— Start INFORMATION PROVIDED —
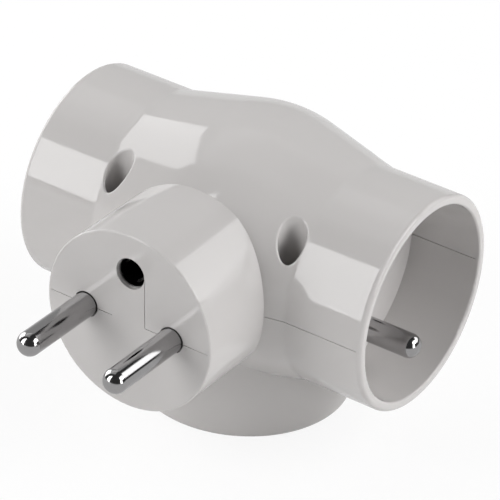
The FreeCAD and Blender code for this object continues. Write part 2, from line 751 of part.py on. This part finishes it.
def make_earth_sleeve():
    """The sprung sleeve behind the plug's earth hole, slit along its sides, riveted to the strap."""
    rise = size["earth_rise"]
    front = size["sleeve_inset"] + size["fit_clearance"]
    end = size["sleeve_end"]
    floor = end - size["sleeve_floor"]
    corners = [(front, size["sleeve_bore"]), (front, size["sleeve_radius"]),
               (end, size["sleeve_radius"])]
    corners += pin_tail(end, end + size["sheet"])
    corners += [(floor, 0), (floor, size["sleeve_bore"])]
    tube = turned("sleeve_tube", corners, [0, 0, rise], BACK)
    half = size["sleeve_slot"] / 2
    radius = size["sleeve_radius"] + PAST
    ends = (front + size["sleeve_floor"], floor - size["sleeve_floor"])
    slots = [
        block("sleeve_slot_upright", (-half, half), ends, (rise - radius, rise + radius)),
        block("sleeve_slot_level", (-radius, radius), ends, (rise - half, rise + half)),
    ]
    return {"earth_sleeve": cut("sleeve", tube, join("sleeve_slots", slots))}


def make_screws():
    """Four cross-headed screws that clamp the two halves, as one group of separate solids."""
    head_top = size["screw_head_height"]
    radius = size["screw_head"]
    shank = size["screw_radius"]
    length = size["screw_length"]
    screws = []
    for index, (x, y) in enumerate(screw_spots()):
        corners = [(-length, 0), (-length + shank, shank), (0, shank), (0, radius),
                   (head_top, radius, size["screw_head_round"]), (head_top, 0)]
        turned_screw = turned(f"screw_blank_{index}", corners, [x, y, size["well_floor"]], UP)
        half = size["screw_slot"] / 2
        arm = size["slot_reach"]
        deep = size["well_floor"] + size["slot_floor"]
        level = (deep, size["well_floor"] + head_top + PAST)
        cross = join(f"screw_cross_{index}", [
            block(f"screw_arm_across_{index}", (x - arm, x + arm), (y - half, y + half), level),
            block(f"screw_arm_along_{index}", (x - half, x + half), (y - arm, y + arm), level),
        ])
        screws.append(cut(f"screw_{index}", turned_screw, cross))
    group = doc.addObject("Part::Compound", "screws")
    group.Links = screws
    return {"housing_screws": group}


def check(parts):
    """Stop if any object of the document failed or any sub-part isn't a sound solid."""
    for item in doc.Objects:
        if "Invalid" in item.State or "Error" in item.State:
            raise RuntimeError(f"{item.Name} did not compute: {item.State}")
    for label, item in parts.items():
        if item.Shape.isNull() or not item.Shape.isValid() or not item.Shape.Solids:
            raise RuntimeError(f"{label} is not a sound solid")


def main():
    parts = {}
    parts.update(make_shells())
    parts.update(make_plug_pins())
    parts.update(make_contact_bars())
    parts.update(make_earth_sleeve())
    parts.update(make_earth_strap())
    parts.update(make_earth_pins())
    parts.update(make_screws())
    for label, item in parts.items():
        item.Label = label
    doc.recompute()
    check(parts)
    os.makedirs("parts", exist_ok=True)
    for label, item in parts.items():
        item.Shape.exportStep(f"parts/{label}.step")
        box = item.Shape.BoundBox
        print(f"{label}: {len(item.Shape.Solids)} solids, {item.Shape.Volume:.1f} mm3, "
              f"x {box.XMin:.2f} {box.XMax:.2f}, y {box.YMin:.2f} {box.YMax:.2f}, "
              f"z {box.ZMin:.2f} {box.ZMax:.2f}")


main()
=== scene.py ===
import math

import bpy
from mathutils import Matrix, Vector


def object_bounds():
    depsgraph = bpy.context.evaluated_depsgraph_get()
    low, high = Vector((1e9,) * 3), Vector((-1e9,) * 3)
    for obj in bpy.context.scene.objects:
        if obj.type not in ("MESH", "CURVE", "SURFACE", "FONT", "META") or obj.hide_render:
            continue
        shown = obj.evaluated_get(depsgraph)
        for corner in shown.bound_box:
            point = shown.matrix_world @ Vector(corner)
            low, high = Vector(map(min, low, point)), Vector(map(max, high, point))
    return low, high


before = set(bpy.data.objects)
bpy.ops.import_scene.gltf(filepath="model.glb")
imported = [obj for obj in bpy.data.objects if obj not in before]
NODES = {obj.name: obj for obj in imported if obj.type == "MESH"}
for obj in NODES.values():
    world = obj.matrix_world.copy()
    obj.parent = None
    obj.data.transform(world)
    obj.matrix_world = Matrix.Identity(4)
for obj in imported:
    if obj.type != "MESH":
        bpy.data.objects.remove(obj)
CAD_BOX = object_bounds()

MM = 0.001

# The camera, fitted to the photograph in the part's own frame. Angles are in degrees.
VIEW_AZIMUTH = 32.93
VIEW_ELEVATION = 31.85
VIEW_ROLL = 3.36
VIEW_DISTANCE = 730.7 * MM
VIEW_SHIFT_RIGHT = -0.19 * MM
VIEW_SHIFT_UP = -3.02 * MM
VIEW_NEAREST = 10 * MM
FOCAL_PIXELS = 3901.2
FRAME_PIXELS = 500
SENSOR = 36.0
SOCKET_AXIS = Vector((0, 38.9 * MM, 0))
UP = Vector((0, 0, 1))

# Colours, linear.
PLASTIC = (0.562, 0.545, 0.537)
NICKEL = (0.415, 0.41, 0.412)
BRASS = (0.72, 0.50, 0.20)
STEEL = (0.30, 0.30, 0.31)
FLOOR = (0.96, 0.96, 0.96)
WHITE = (1.0, 1.0, 1.0)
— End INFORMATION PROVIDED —
◆ TASK GOAL:
Word for word, write out all of the data above.

◆ OUTPUT OF THE EXERCISE:
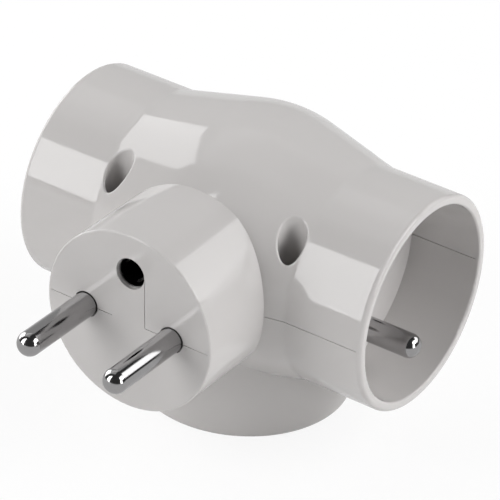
The FreeCAD and Blender code for this object continues. Write part 2, from line 751 of part.py on. This part finishes it.
def make_earth_sleeve():
    """The sprung sleeve behind the plug's earth hole, slit along its sides, riveted to the strap."""
    rise = size["earth_rise"]
    front = size["sleeve_inset"] + size["fit_clearance"]
    end = size["sleeve_end"]
    floor = end - size["sleeve_floor"]
    corners = [(front, size["sleeve_bore"]), (front, size["sleeve_radius"]),
               (end, size["sleeve_radius"])]
    corners += pin_tail(end, end + size["sheet"])
    corners += [(floor, 0), (floor, size["sleeve_bore"])]
    tube = turned("sleeve_tube", corners, [0, 0, rise], BACK)
    half = size["sleeve_slot"] / 2
    radius = size["sleeve_radius"] + PAST
    ends = (front + size["sleeve_floor"], floor - size["sleeve_floor"])
    slots = [
        block("sleeve_slot_upright", (-half, half), ends, (rise - radius, rise + radius)),
        block("sleeve_slot_level", (-radius, radius), ends, (rise - half, rise + half)),
    ]
    return {"earth_sleeve": cut("sleeve", tube, join("sleeve_slots", slots))}


def make_screws():
    """Four cross-headed screws that clamp the two halves, as one group of separate solids."""
    head_top = size["screw_head_height"]
    radius = size["screw_head"]
    shank = size["screw_radius"]
    length = size["screw_length"]
    screws = []
    for index, (x, y) in enumerate(screw_spots()):
        corners = [(-length, 0), (-length + shank, shank), (0, shank), (0, radius),
                   (head_top, radius, size["screw_head_round"]), (head_top, 0)]
        turned_screw = turned(f"screw_blank_{index}", corners, [x, y, size["well_floor"]], UP)
        half = size["screw_slot"] / 2
        arm = size["slot_reach"]
        deep = size["well_floor"] + size["slot_floor"]
        level = (deep, size["well_floor"] + head_top + PAST)
        cross = join(f"screw_cross_{index}", [
            block(f"screw_arm_across_{index}", (x - arm, x + arm), (y - half, y + half), level),
            block(f"screw_arm_along_{index}", (x - half, x + half), (y - arm, y + arm), level),
        ])
        screws.append(cut(f"screw_{index}", turned_screw, cross))
    group = doc.addObject("Part::Compound", "screws")
    group.Links = screws
    return {"housing_screws": group}


def check(parts):
    """Stop if any object of the document failed or any sub-part isn't a sound solid."""
    for item in doc.Objects:
        if "Invalid" in item.State or "Error" in item.State:
            raise RuntimeError(f"{item.Name} did not compute: {item.State}")
    for label, item in parts.items():
        if item.Shape.isNull() or not item.Shape.isValid() or not item.Shape.Solids:
            raise RuntimeError(f"{label} is not a sound solid")


def main():
    parts = {}
    parts.update(make_shells())
    parts.update(make_plug_pins())
    parts.update(make_contact_bars())
    parts.update(make_earth_sleeve())
    parts.update(make_earth_strap())
    parts.update(make_earth_pins())
    parts.update(make_screws())
    for label, item in parts.items():
        item.Label = label
    doc.recompute()
    check(parts)
    os.makedirs("parts", exist_ok=True)
    for label, item in parts.items():
        item.Shape.exportStep(f"parts/{label}.step")
        box = item.Shape.BoundBox
        print(f"{label}: {len(item.Shape.Solids)} solids, {item.Shape.Volume:.1f} mm3, "
              f"x {box.XMin:.2f} {box.XMax:.2f}, y {box.YMin:.2f} {box.YMax:.2f}, "
              f"z {box.ZMin:.2f} {box.ZMax:.2f}")


main()
=== scene.py ===
import math

import bpy
from mathutils import Matrix, Vector


def object_bounds():
    depsgraph = bpy.context.evaluated_depsgraph_get()
    low, high = Vector((1e9,) * 3), Vector((-1e9,) * 3)
    for obj in bpy.context.scene.objects:
        if obj.type not in ("MESH", "CURVE", "SURFACE", "FONT", "META") or obj.hide_render:
            continue
        shown = obj.evaluated_get(depsgraph)
        for corner in shown.bound_box:
            point = shown.matrix_world @ Vector(corner)
            low, high = Vector(map(min, low, point)), Vector(map(max, high, point))
    return low, high


before = set(bpy.data.objects)
bpy.ops.import_scene.gltf(filepath="model.glb")
imported = [obj for obj in bpy.data.objects if obj not in before]
NODES = {obj.name: obj for obj in imported if obj.type == "MESH"}
for obj in NODES.values():
    world = obj.matrix_world.copy()
    obj.parent = None
    obj.data.transform(world)
    obj.matrix_world = Matrix.Identity(4)
for obj in imported:
    if obj.type != "MESH":
        bpy.data.objects.remove(obj)
CAD_BOX = object_bounds()

MM = 0.001

# The camera, fitted to the photograph in the part's own frame. Angles are in degrees.
VIEW_AZIMUTH = 32.93
VIEW_ELEVATION = 31.85
VIEW_ROLL = 3.36
VIEW_DISTANCE = 730.7 * MM
VIEW_SHIFT_RIGHT = -0.19 * MM
VIEW_SHIFT_UP = -3.02 * MM
VIEW_NEAREST = 10 * MM
FOCAL_PIXELS = 3901.2
FRAME_PIXELS = 500
SENSOR = 36.0
SOCKET_AXIS = Vector((0, 38.9 * MM, 0))
UP = Vector((0, 0, 1))

# Colours, linear.
PLASTIC = (0.562, 0.545, 0.537)
NICKEL = (0.415, 0.41, 0.412)
BRASS = (0.72, 0.50, 0.20)
STEEL = (0.30, 0.30, 0.31)
FLOOR = (0.96, 0.96, 0.96)
WHITE = (1.0, 1.0, 1.0)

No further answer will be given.